REQUIREMENTS: Write out the data again in full, exactly as it reads.
=======
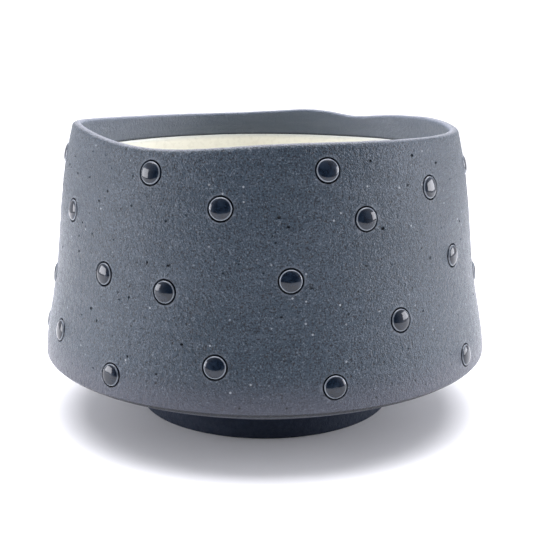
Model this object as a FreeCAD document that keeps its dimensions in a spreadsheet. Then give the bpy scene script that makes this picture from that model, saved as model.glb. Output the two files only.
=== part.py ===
import FreeCAD, Part
import math
import os

import Sketcher

# An empty stoneware candle jar: a wide bowl on a small trimmed foot, with an uneven hand-cut lip,
# a cream liner glaze that stops at a level line below the lip, and glossy domed studs, each one
# seated in a blind round socket in the outer wall.
# The frame: +Z up, the origin at the centre of the foot ring's flat underside. Millimetres.

V = FreeCAD.Vector
RADIAL_PLANE = "XZ_Plane"

# Name, value and meaning of every size that can be set by itself.
SIZES = [
    ("rim_height", 70.0, "mean height of the lip above the table"),
    ("mouth_radius", 47.4, "outside of the wall at the lip"),
    ("lip_inset", 3.5, "how far the wall draws in over its last stretch"),
    ("lip_drop", 15.5, "height of that last stretch"),
    ("lip_band", 3.6, "straight part of the wall below the mean lip"),
    ("shoulder_radius", 55.7, "widest radius"),
    ("shoulder_height", 15.6, "height of the widest radius"),
    ("shoulder_rise", 5.4, "upright stretch of the outline above the shoulder"),
    ("shoulder_tuck", 2.4, "upright stretch of the outline below the shoulder"),
    ("waist_inset", 4.2, "how far the hollow of the wall lies inside the shoulder"),
    ("waist_rise", 19.5, "height of that hollow above the shoulder"),
    ("underside_run", 6.7, "outward run of the underside where it leaves the foot"),
    ("underside_rise", 3.6, "upward run of the underside where it leaves the foot"),
    ("foot_radius", 32.1, "outside of the foot ring"),
    ("foot_height", 4.9, "height of the foot ring's outside"),
    ("foot_ring_width", 5.0, "width of the ring that stands on the table"),
    ("foot_recess", 3.0, "depth of the hollow inside the foot ring"),
    ("foot_bevel", 0.7, "bevel on both edges of the foot ring"),
    ("lip_wall", 2.25, "wall at the lip"),
    ("upper_wall", 3.1, "wall where it starts to draw in to the lip"),
    ("belly_wall", 4.6, "wall at the shoulder"),
    ("floor_wall", 6.4, "thickness of the floor"),
    ("bowl_lift", 5.9, "inner shoulder above the outer one"),
    ("bowl_tuck", 5.5, "upright stretch of the inner outline below its shoulder"),
    ("bowl_run", 8.7, "how far inside the inner shoulder the floor starts to rise"),
    ("floor_inset", 6.1, "how far inside the foot ring the floor's flat ends"),
    ("lip_round", 0.85, "rounding of the lip's two edges"),
    ("rim_room", 3.2, "clay above the mean lip before it is cut to its wave"),
    ("glaze_drop", 6.3, "glaze line below the mean lip"),
    ("glaze_film", 0.4, "thickness of the liner glaze"),
    ("stud_radius", 2.5, "radius of a stud"),
    ("stud_proud", 0.7, "top of a stud above the wall"),
    ("stud_gap", 0.35, "groove between a stud and its socket"),
    ("socket_depth", 0.9, "depth of a stud's socket"),
]

# The lip's wave is a sum of smooth swells: the direction in degrees (counter-clockwise from +X
# seen from above), the half width in degrees and the rise in millimetres.
SWELLS = [
    (-154.0, 48.0, 2.0),
    (-123.0, 30.0, -3.4),
    (-108.0, 58.0, 1.1),
    (22.0, 21.0, 0.9),
    (57.0, 11.0, -1.5),
    (67.0, 21.0, 1.4),
]
WAVE_STEPS = 90
CUTTER_MARGIN = 3.0  # how far the lip's cutter reaches past both faces of the wall
LARGEST_ROUND = 0.42  # of the lip's wall, so that its two roundings never meet

# Where the maker pressed each stud: the direction in degrees, and how far up the wall it is, from
# 0 at the shoulder to 1 at the lip.
STUD_PLACES = [
    (-170, 0.90), (-168, 0.36), (-151.5, 0.17), (-150.5, 0.69), (-133, 0.47), (-127.5, 0.08),
    (-119.5, 0.89), (-114, 0.44), (-101, 0.17), (-100.5, 0.77), (-84, 0.50), (-74.5, 0.91),
    (-74.5, 0.09), (-65, 0.72), (-56.5, 0.31), (-43, 0.81), (-34, 0.51), (-32.5, 0.08),
    (-13, 0.85), (-10, 0.36), (6, 0.62), (13, 0.13), (21, 0.89), (30, 0.40),
    (45, 0.69), (50, 0.17), (62, 0.90), (68, 0.47), (82, 0.75), (86, 0.12),
    (97, 0.52), (106, 0.88), (113, 0.29), (124, 0.67), (134, 0.08), (140, 0.44),
    (150, 0.86), (160, 0.18), (165, 0.60), (-176, 0.11),
]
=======
ANSWER TO THE TASK:
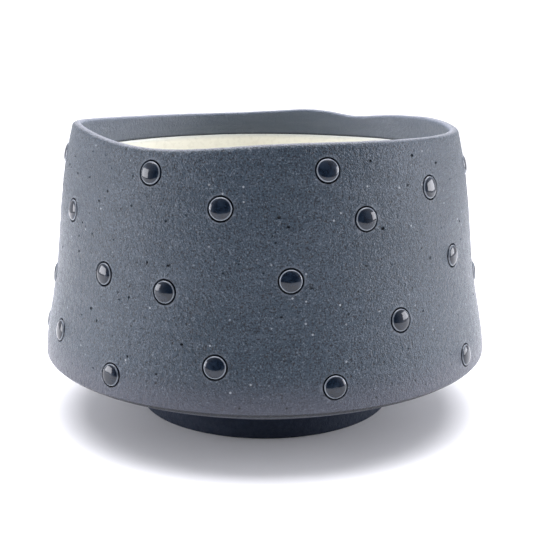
Model this object as a FreeCAD document that keeps its dimensions in a spreadsheet. Then give the bpy scene script that makes this picture from that model, saved as model.glb. Output the two files only.
=== part.py ===
import FreeCAD, Part
import math
import os

import Sketcher

# An empty stoneware candle jar: a wide bowl on a small trimmed foot, with an uneven hand-cut lip,
# a cream liner glaze that stops at a level line below the lip, and glossy domed studs, each one
# seated in a blind round socket in the outer wall.
# The frame: +Z up, the origin at the centre of the foot ring's flat underside. Millimetres.

V = FreeCAD.Vector
RADIAL_PLANE = "XZ_Plane"

# Name, value and meaning of every size that can be set by itself.
SIZES = [
    ("rim_height", 70.0, "mean height of the lip above the table"),
    ("mouth_radius", 47.4, "outside of the wall at the lip"),
    ("lip_inset", 3.5, "how far the wall draws in over its last stretch"),
    ("lip_drop", 15.5, "height of that last stretch"),
    ("lip_band", 3.6, "straight part of the wall below the mean lip"),
    ("shoulder_radius", 55.7, "widest radius"),
    ("shoulder_height", 15.6, "height of the widest radius"),
    ("shoulder_rise", 5.4, "upright stretch of the outline above the shoulder"),
    ("shoulder_tuck", 2.4, "upright stretch of the outline below the shoulder"),
    ("waist_inset", 4.2, "how far the hollow of the wall lies inside the shoulder"),
    ("waist_rise", 19.5, "height of that hollow above the shoulder"),
    ("underside_run", 6.7, "outward run of the underside where it leaves the foot"),
    ("underside_rise", 3.6, "upward run of the underside where it leaves the foot"),
    ("foot_radius", 32.1, "outside of the foot ring"),
    ("foot_height", 4.9, "height of the foot ring's outside"),
    ("foot_ring_width", 5.0, "width of the ring that stands on the table"),
    ("foot_recess", 3.0, "depth of the hollow inside the foot ring"),
    ("foot_bevel", 0.7, "bevel on both edges of the foot ring"),
    ("lip_wall", 2.25, "wall at the lip"),
    ("upper_wall", 3.1, "wall where it starts to draw in to the lip"),
    ("belly_wall", 4.6, "wall at the shoulder"),
    ("floor_wall", 6.4, "thickness of the floor"),
    ("bowl_lift", 5.9, "inner shoulder above the outer one"),
    ("bowl_tuck", 5.5, "upright stretch of the inner outline below its shoulder"),
    ("bowl_run", 8.7, "how far inside the inner shoulder the floor starts to rise"),
    ("floor_inset", 6.1, "how far inside the foot ring the floor's flat ends"),
    ("lip_round", 0.85, "rounding of the lip's two edges"),
    ("rim_room", 3.2, "clay above the mean lip before it is cut to its wave"),
    ("glaze_drop", 6.3, "glaze line below the mean lip"),
    ("glaze_film", 0.4, "thickness of the liner glaze"),
    ("stud_radius", 2.5, "radius of a stud"),
    ("stud_proud", 0.7, "top of a stud above the wall"),
    ("stud_gap", 0.35, "groove between a stud and its socket"),
    ("socket_depth", 0.9, "depth of a stud's socket"),
]

# The lip's wave is a sum of smooth swells: the direction in degrees (counter-clockwise from +X
# seen from above), the half width in degrees and the rise in millimetres.
SWELLS = [
    (-154.0, 48.0, 2.0),
    (-123.0, 30.0, -3.4),
    (-108.0, 58.0, 1.1),
    (22.0, 21.0, 0.9),
    (57.0, 11.0, -1.5),
    (67.0, 21.0, 1.4),
]
WAVE_STEPS = 90
CUTTER_MARGIN = 3.0  # how far the lip's cutter reaches past both faces of the wall
LARGEST_ROUND = 0.42  # of the lip's wall, so that its two roundings never meet

# Where the maker pressed each stud: the direction in degrees, and how far up the wall it is, from
# 0 at the shoulder to 1 at the lip.
STUD_PLACES = [
    (-170, 0.90), (-168, 0.36), (-151.5, 0.17), (-150.5, 0.69), (-133, 0.47), (-127.5, 0.08),
    (-119.5, 0.89), (-114, 0.44), (-101, 0.17), (-100.5, 0.77), (-84, 0.50), (-74.5, 0.91),
    (-74.5, 0.09), (-65, 0.72), (-56.5, 0.31), (-43, 0.81), (-34, 0.51), (-32.5, 0.08),
    (-13, 0.85), (-10, 0.36), (6, 0.62), (13, 0.13), (21, 0.89), (30, 0.40),
    (45, 0.69), (50, 0.17), (62, 0.90), (68, 0.47), (82, 0.75), (86, 0.12),
    (97, 0.52), (106, 0.88), (113, 0.29), (124, 0.67), (134, 0.08), (140, 0.44),
    (150, 0.86), (160, 0.18), (165, 0.60), (-176, 0.11),
]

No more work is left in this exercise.